Estaba empeñado en librarse de un enemigo.

Ahora, mientras se ponía de prisa las riendas y detenía al caballo castaño, intentó recordar a quién perseguía, a quién quería matar. Pero la cara de su enemigo era una imagen borrosa y crispada.

¿Quién le habría provocado semejante furia? Se le puso la carne de gallina en los brazos mientras recordaba que era alguien cercano, alguien en quien había confiado.

El recuerdo le golpeó.

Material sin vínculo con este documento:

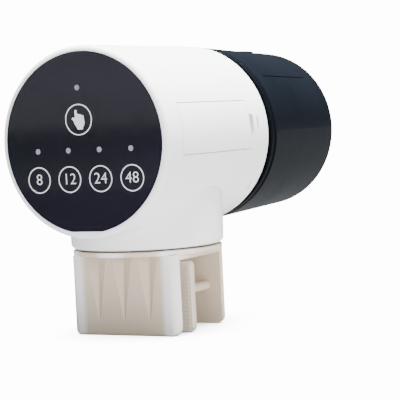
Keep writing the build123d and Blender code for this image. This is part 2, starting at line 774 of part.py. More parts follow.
def clamp_bracket():
    collar = post(collar_r, collar_bottom, collar_top, 0, neck_y)
    collar = fillet(collar.edges().filter_by(GeomType.CIRCLE), 0.4)
    collar += post(spigot_r, collar_bottom + 1, swivel_top, 0, neck_y)
    sides = (-bracket_half_width, bracket_half_width)
    head = block(sides, (front_wall_y[0] + front_wall_fillet, rear_wall_y[1]),
                 (head_bottom, collar_bottom))
    outline = wall_outline(bracket_half_width, foot_z, collar_bottom, foot_corner_r)
    front = block(sides, front_wall_y, (foot_z, collar_bottom))
    upright = front.edges().filter_by(Axis.Z).group_by(Axis.Y)[0]
    front = fillet(upright, front_wall_fillet) & profile_plate(outline, *front_wall_y)
    toe = front.edges().filter_by(Axis.X).group_by(Axis.Z)[0].sort_by(Axis.Y)[0]
    front = fillet(toe, front_toe_fillet)
    for step in (-1, 0, 1):
        front -= flute(step * flute_pitch)
    rear = profile_plate(outline, *rear_wall_y)
    for side in (-1, 1):
        rear -= rod(pin_r + 0.08, rear_wall_y[0] - 1, rear_wall_y[1] + 1, side * pin_x, pin_z)
    rear -= rod(insert_r + fastener_gap, rear_wall_y[0] - 1, rear_wall_y[1] + 1, 0, pin_z)
    bracket = collar + head + front + rear
    return bracket - post(2.0 + fastener_gap, head_bottom + 0.8, swivel_top + 1, 0, neck_y)


def flute(x):
    """V-shaped flute that fades out towards the foot of the front wall."""
    top = collar_bottom + 0.02
    front = front_wall_y[0]
    low = Vertex(x, front, foot_z + flute_end)
    half = flute_width / 2
    mouth = make_face(Polyline((x - half, front, top), (x + half, front, top),
                               (x, front + flute_depth, top), close=True))
    wedge = loft([mouth, low])
    return wedge


def swivel_washer():
    low = collar_top + 0.05
    high = -neck_drop - 0.05
    washer = post(swivel_hub_r - 0.5, low, high, 0, neck_y)
    return washer - post(spigot_r + 0.2, low - 1, high + 1, 0, neck_y)


def swivel_retainer():
    disc = post(swivel_hub_r, swivel_top, swivel_top + 1.8, 0, neck_y)
    return disc - post(2.0 + fastener_gap, swivel_top - 1, swivel_top + 3, 0, neck_y)


def swivel_screw():
    seat = swivel_top + 1.8
    upright = screw(0, 0, 0, 7.6, 3.9, 2.2, 2.0)
    return Pos(0, neck_y, seat) * Rot(-90, 0, 0) * upright


def clamp_jaw():
    foot = foot_z + jaw_foot_gap
    plate = Pos(0, (foot + jaw_top) / 2) * Rectangle(2 * bracket_half_width, jaw_top - foot)
    plate = fillet(plate.vertices(), jaw_corner_r)
    jaw = profile_plate(plate, jaw_front_y, jaw_back_y)
    reach = bracket_half_width - 0.9
    for step in range(rib_count):
        z = jaw_top - rib_first_drop - step * rib_pitch
        jaw += block((-reach, reach), (jaw_front_y - rib_height, jaw_front_y + 0.2),
                     (z - rib_width / 2, z + rib_width / 2))
    boss = rod(jaw_boss_r, jaw_back_y - 0.1, jaw_boss_end_y, 0, pin_z)
    boss -= block((-5.7, 5.7), (clip_y[0] - 0.05, clip_y[1] + 0.05), (pin_z - 5.7, pin_z + 9))
    jaw += boss
    for side in (-1, 1):
        jaw -= rod(pin_r + fastener_gap, pin_seat_y, jaw_back_y + 1, side * pin_x, pin_z)
    return jaw - rod(screw_tip_r + running_gap, tip_y - 0.2, jaw_boss_end_y + 1, 0, pin_z)


def tip_clip():
    clip = pipe(5.4, screw_neck_r + 0.1, clip_y[0], clip_y[1], 0, pin_z)
    slot = screw_neck_r + 0.15
    return clip - block((-slot, slot), (clip_y[0] - 1, clip_y[1] + 1), (pin_z - 8, pin_z))


def guide_pins():
    found = []
    for side in (-1, 1):
        tail = rear_wall_y[1] + jaw_close + pin_spare
        pin = rod(pin_r, pin_seat_y + 0.1, tail, side * pin_x, pin_z)
        ends = pin.edges().filter_by(GeomType.CIRCLE).sort_by(Axis.Y)
        found.append(fillet(ends[-1], 0.8))
    return found


def clamp_screw():
    bar = rod(screw_tip_r, tip_y, jaw_boss_end_y + 0.3, 0, pin_z)
    bar -= pipe(screw_tip_r + 1, screw_neck_r, clip_y[0] - 0.1, clip_y[1] + 0.1, 0, pin_z)
    bar += rod(screw_r, jaw_boss_end_y + 0.3, knob_y, 0, pin_z)
    return bar + rod(screw_tip_r, knob_y - 0.1, knob_y + knob_length - 2, 0, pin_z)


def thread_insert():
    nut = rod(insert_r, rear_wall_y[0] - 1.2, rear_wall_y[1] + 0.1, 0, pin_z)
    nut += rod(insert_flange_r, rear_wall_y[1], rear_wall_y[1] + insert_flange, 0, pin_z)
    return nut - rod(screw_r + 0.08, rear_wall_y[0] - 2, knob_y, 0, pin_z)


def clamp_knob():
    knob = rod(knob_r, knob_y, knob_y + knob_length, 0, pin_z)
    rims = knob.edges().filter_by(GeomType.CIRCLE)
    knob = fillet(rims, 1.0)
    for step in range(knob_grips):
        x, z = polar(knob_r + 0.9, 360 / knob_grips * step, 0, pin_z)
        knob -= rod(1.9, knob_y - 1, knob_y + knob_length + 1, x, z)
    return knob - rod(screw_tip_r + fastener_gap, knob_y - 1, knob_y + knob_length - 1.8, 0, pin_z)


# ---------------------------------------------------------------- write the nodes
nodes = {
    "main_housing": main_housing(),
    "front_panel": front_panel(),
    "panel_gasket": panel_gasket(),
    "touch_board": touch_board(),
    "touch_pads": touch_pads(),
    "led_light_guides": led_light_guides(),
    "indicator_leds": indicator_leds(),
    "control_chip": control_chip(),
    "board_screws": board_screws(),
    "battery_box": battery_box(),
    "aa_cell_outer": cell(cell_x[0], 1),
    "aa_cell_inner": cell(cell_x[1], -1),
    "battery_springs": battery_springs(),
    "battery_contacts": battery_contacts(),
    "battery_door": battery_door(),
    "motor_can": motor_can(),
    "motor_cap": motor_cap(),
    "motor_wires": motor_wires(),
    "motor_shaft": motor_shaft(),
    "motor_pinion": motor_pinion(),
    "gearbox_plate": gearbox_plate(),
    "gear_axles": gear_axles(),
    "compound_gear_a": compound_gear_a(),
    "compound_gear_b": compound_gear_b(),
    "output_gear": output_gear(),
    "output_shaft": output_shaft(),
    "output_bush": output_bush(),
    "rear_bulkhead": rear_bulkhead(),
    "gearbox_screws": gearbox_screws(),
    "bulkhead_screws": bulkhead_screws(),
    "drum_lid": drum_lid(),
    "lid_seal": lid_seal(),
    "hub_screw": hub_screw(),
    "drum_cup": drum_cup(),
    "dose_gate": dose_gate(),
    "clamp_bracket": clamp_bracket(),
    "swivel_washer": swivel_washer(),
    "swivel_retainer": swivel_retainer(),
    "swivel_screw": swivel_screw(),
    "clamp_jaw": clamp_jaw(),
    "tip_clip": tip_clip(),
    "guide_pins": guide_pins(),
    "clamp_screw": clamp_screw(),
    "thread_insert": thread_insert(),
    "clamp_knob": clamp_knob(),
}

stand = Location((0, -overall_length / 2, -foot_z))


def write(name, shape):
    """Stand one node on its feet and write its STEP file."""
    solids = []
    for piece in shape if isinstance(shape, list) else [shape]:
        solids += piece.solids()
    moved = [solid.moved(stand) for solid in solids]
    made = moved[0] if len(moved) == 1 else Compound(children=moved)
    export_step(made, f"parts/{name}.step")
    print(name, len(moved), "solid(s)")


os.makedirs("parts", exist_ok=True)
for node, shape in nodes.items():
    write(node, shape)
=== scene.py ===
"""Looks of an automatic fish feeder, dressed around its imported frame.

Every length is in metres and every place comes from the frame's own boxes.
The housing's tube lies along Y, the touch panel faces -Y and +Z is up.
"""
from __future__ import annotations

import logging
import math
from dataclasses import dataclass, field
from enum import Enum

import bpy
import bmesh
from mathutils import Matrix, Vector


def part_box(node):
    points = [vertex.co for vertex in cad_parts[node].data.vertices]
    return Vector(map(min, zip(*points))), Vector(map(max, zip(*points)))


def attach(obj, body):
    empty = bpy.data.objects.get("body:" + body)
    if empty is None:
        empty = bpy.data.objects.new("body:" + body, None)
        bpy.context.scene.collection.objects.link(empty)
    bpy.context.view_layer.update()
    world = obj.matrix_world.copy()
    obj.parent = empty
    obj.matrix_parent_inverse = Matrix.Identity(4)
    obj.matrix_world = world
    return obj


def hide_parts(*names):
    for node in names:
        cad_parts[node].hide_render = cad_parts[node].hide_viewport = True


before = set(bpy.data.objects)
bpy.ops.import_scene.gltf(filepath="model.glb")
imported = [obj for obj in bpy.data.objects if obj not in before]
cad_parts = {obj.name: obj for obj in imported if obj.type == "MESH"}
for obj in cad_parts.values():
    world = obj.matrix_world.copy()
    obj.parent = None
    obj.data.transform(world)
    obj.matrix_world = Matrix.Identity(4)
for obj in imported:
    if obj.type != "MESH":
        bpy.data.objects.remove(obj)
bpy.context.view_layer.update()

MM = 0.001
Colour = tuple[float, float, float]
log = logging.getLogger("feeder")


# ---------------------------------------------------------------- node graphs
class Graph:
    """Shader node tree of one material, with the few node groups that the finishes share."""

    def __init__(self, name: str) -> None:
        """Start an empty material with a Principled shader.

        Args:
            name: the material's name.
        """
        self.material = bpy.data.materials.new(name)
        self.material.use_nodes = True
        self.nodes = self.material.node_tree.nodes
        self.nodes.clear()
        self.shader = self.add("ShaderNodeBsdfPrincipled")
        self.output = self.add("ShaderNodeOutputMaterial")
        self.link(self.shader.outputs["BSDF"], self.output.inputs["Surface"])
        self.place = self.add("ShaderNodeTexCoord").outputs["Object"]

    def add(self, kind: str, **settings: object) -> bpy.types.Node:
        """Add one node and set its properties.

        Args:
            kind: the node's type.
            settings: property names and values.

        Returns:
            The new node.
        """
        node = self.nodes.new(kind)
        for key, value in settings.items():
            setattr(node, key, value)
        return node

    def link(self, source: bpy.types.NodeSocket, target: bpy.types.NodeSocket) -> None:
        """Join two sockets."""
        self.material.node_tree.links.new(source, target)

    def set(self, **values: object) -> None:
        """Set sockets of the shader itself; underscores stand for blanks."""
        for key, value in values.items():
            self.shader.inputs[key.replace("_", " ")].default_value = value

    def stretched(self, scale: Colour) -> bpy.types.NodeSocket:
        """Object coordinates scaled along each axis."""
        mapping = self.add("ShaderNodeMapping")
        mapping.inputs["Scale"].default_value = scale
        self.link(self.place, mapping.inputs["Vector"])
        return mapping.outputs["Vector"]

    def noise(self, scale: float, detail: float = 3.0, stretch: Colour | None = None,
              rough: float = 0.5) -> bpy.types.NodeSocket:
        """Fractal noise.

        Args:
            scale: cells per metre.
            detail: octaves.
            stretch: scale along each axis, or None.
            rough: weight of the finer octaves.

        Returns:
            The noise value's socket.
        """
        node = self.add("ShaderNodeTexNoise")
        node.inputs["Scale"].default_value = scale
        node.inputs["Detail"].default_value = detail
        node.inputs["Roughness"].default_value = rough
        self.link(self.stretched(stretch) if stretch else self.place, node.inputs["Vector"])
        return node.outputs["Fac"]

    def ranged(self, value: bpy.types.NodeSocket, low: float, high: float,
               start: float = 0.3, end: float = 0.7) -> bpy.types.NodeSocket:
        """Map a value from start..end to low..high."""
        node = self.add("ShaderNodeMapRange")
        for key, number in (("From Min", start), ("From Max", end), ("To Min", low),
                            ("To Max", high)):
            node.inputs[key].default_value = number
        self.link(value, node.inputs["Value"])
        return node.outputs["Result"]

    def blend(self, share: bpy.types.NodeSocket, first: object,
              second: object) -> bpy.types.NodeSocket:
        """Mix two colours, each a colour or a socket, by a share."""
        node = self.add("ShaderNodeMix", data_type="RGBA")
        self.link(share, node.inputs["Factor"])
        for key, value in (("A", first), ("B", second)):
            socket = [i for i in node.inputs if i.name == key and i.type == "RGBA"][0]
            if isinstance(value, tuple):
                socket.default_value = (*value, 1.0)
            else:
                self.link(value, socket)
        return [o for o in node.outputs if o.type == "RGBA"][0]

    def bump(self, height: bpy.types.NodeSocket, strength: float, depth: float) -> None:
        """Add bump under what bump the shader already has.

        Args:
            height: the height's socket.
            strength: share of the bump.
            depth: height in metres.
        """
        node = self.add("ShaderNodeBump")
        node.inputs["Strength"].default_value = strength
        node.inputs["Distance"].default_value = depth
        self.link(height, node.inputs["Height"])
        held = self.shader.inputs["Normal"].links
        if held:
            self.link(held[0].from_socket, node.inputs["Normal"])
        self.link(node.outputs["Normal"], self.shader.inputs["Normal"])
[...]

Estaba a punto de recordarlo.

¿Quién era la persona que lo había traicionado?

Todos los músculos de su cuerpo se tensaron y un dolor de cabeza le martilleó detrás de los ojos. ¿Quién?

– Maldita sea -gruñó.

Cuando la lluvia comenzó a caer, otro recuerdo le asaltó. La imagen de su enemigo, ahora completamente nítida, se formó en su mente: era un hombre alto, fuerte, con una barba negra, una sonrisa calculadora y unos ojos tan azules como los suyos.

El corazón le palpitó con fuerza y los dedos retorcieron las acordándose de su primo, el hombre que pensaba que de alguna manera siempre le había engañado, un hombre que, ahora lo sabía, no haría nada que no sirviera para fomentar su propia ambición.

¡Graydynn! Lord de Wybren.

Una rabia tenebrosa circuló con fuerza a través de su torrente sanguíneo.

La bilis le subió a la garganta, el gusto malo y desagradable a traición le amargó la boca.

Se inclinó a un lado y escupió en la maleza.

Había llegado el momento de enfrentarse al enemigo.